The "Guatemalan Churrasco", or also known as "Churrasquito" has many traditional flavors of the typical Guatemalan food. It is a traditional dish for lunch, accompanied by rice, flipped beans, roasted corn, guacamole and the very important Guatemalan Chirmol.
The recipe for Guatemalan roast comes at family gatherings or among friends on open-air weekends, something similar to "weekend barbecues" in the United States, but with a twist of the typical Guatemalan flavor that It makes absolutely unique. Something that can not be missed is the Guacamol, made from avocados with oregano, chopped onion and lemon, the typical corn tortillas and the famous Guatemalan chirmol. Finally, for dessert, roasted plantains.
It is very important to note that the best way to prepare the "Guatemalan churrasco" is on a charcoal grill, it MUST be a charcoal grill, since the flavors of vegetables and meat are much more intense and delicious. There is no doubt that there is a big difference when compared to the flavors when prepared over regular gas or electric stove-grill.
For this churrasco, chirmol sauce cannot be missing... Chirmol is the most famous complement to all grilled meats in Guatemala. We guarantee you’ll love it. Chirmol is like a sauce, it is very traditional of Guatemalan cuisine and has been known for many many years, it is part of the menu not only for grills and roasted meats, but also for Guatemalan traditional breakfast.
Ingredients for the Guatemalan Churrasco
- 1/2 cup sour orange juice
- 1 slice of pineapple cut into pieces
- 1 teaspoon shredded dried oregano
- Freshly ground black pepper
- 2 pounds of meat (tenderloin or puyaso)
Ingredients for Chirmol
- 1 1/2 pounds of red tomato
- 1 large onion
- 1 clove garlic
- 2 tablespoons finely chopped mint herb
- 2 tablespoons finely chopped coriander
- 3 small chiltepes peppers finely chopped (optional)
- 2 pounds of red radish finely chopped
- 1 purple onion finely chopped
- 1 1/2 tablespoon finely chopped mint herb
- 4 tablespoons lemon juice
Vegetables for Roasting
- 8 Onions with or without stem
- 4 white corn (not traditional sweet corn)
- 2 ripe plantains
- 2 peppers
- Make a marinade. In a bowl, place the meat, and add the pineapple into pieces, the juice of sour orange, oregano, black pepper and salt to taste. Let stand for 2 or 3 hours at room temperature. After that it will be ready for the grill.
- Light the charcoal and make sure perfectly hot for roasting. Before roasting the meat, you must roast the tomatoes and onions for the Chirmol sauce (find the instructions below).
- Place the vegetables for roasting on the grill (white corn, onions, bananas and peppers), not in the center but at the edges, this allows them to roast slowly, leaving in the center free to place the meat.
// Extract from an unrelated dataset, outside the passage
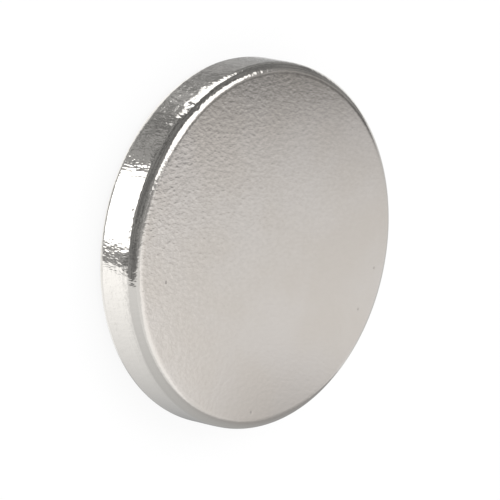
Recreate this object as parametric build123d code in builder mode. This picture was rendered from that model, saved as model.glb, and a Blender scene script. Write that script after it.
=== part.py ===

- Put each beef steak on the grill. Roast each steak to your favorite point. The cooking term of the meat depends on your own taste.
- Note : Don't forget to turn the vegetables around the grill. Use a “soplador” (typical utensil to blow air over the coals) once in a while to keep the heat high.
- After roasting the tomatoes and onions, cut into pieces, add the coriander, mint herbs, garlic clove finely chopped and salt to taste. That's it. The chirmol sauce is ready. Add the chiltepe peppers finely chopped if you wish.
- For the Radish salad, just mix all the ingredients for the salad and you are done.
To serve, place on a plate, a piece of meat, a roasted onion, a piece of roasted white corn, meat and roasted plantains. Serve all freshly roasted and still hot, accompany it with the radish salad and chirmol sauce to taste.
Do not forget to include on the plate, white rice, avocado or “guacamol”, black beans and corn tortillas. This will make your lunch unforgettable. Enjoy !!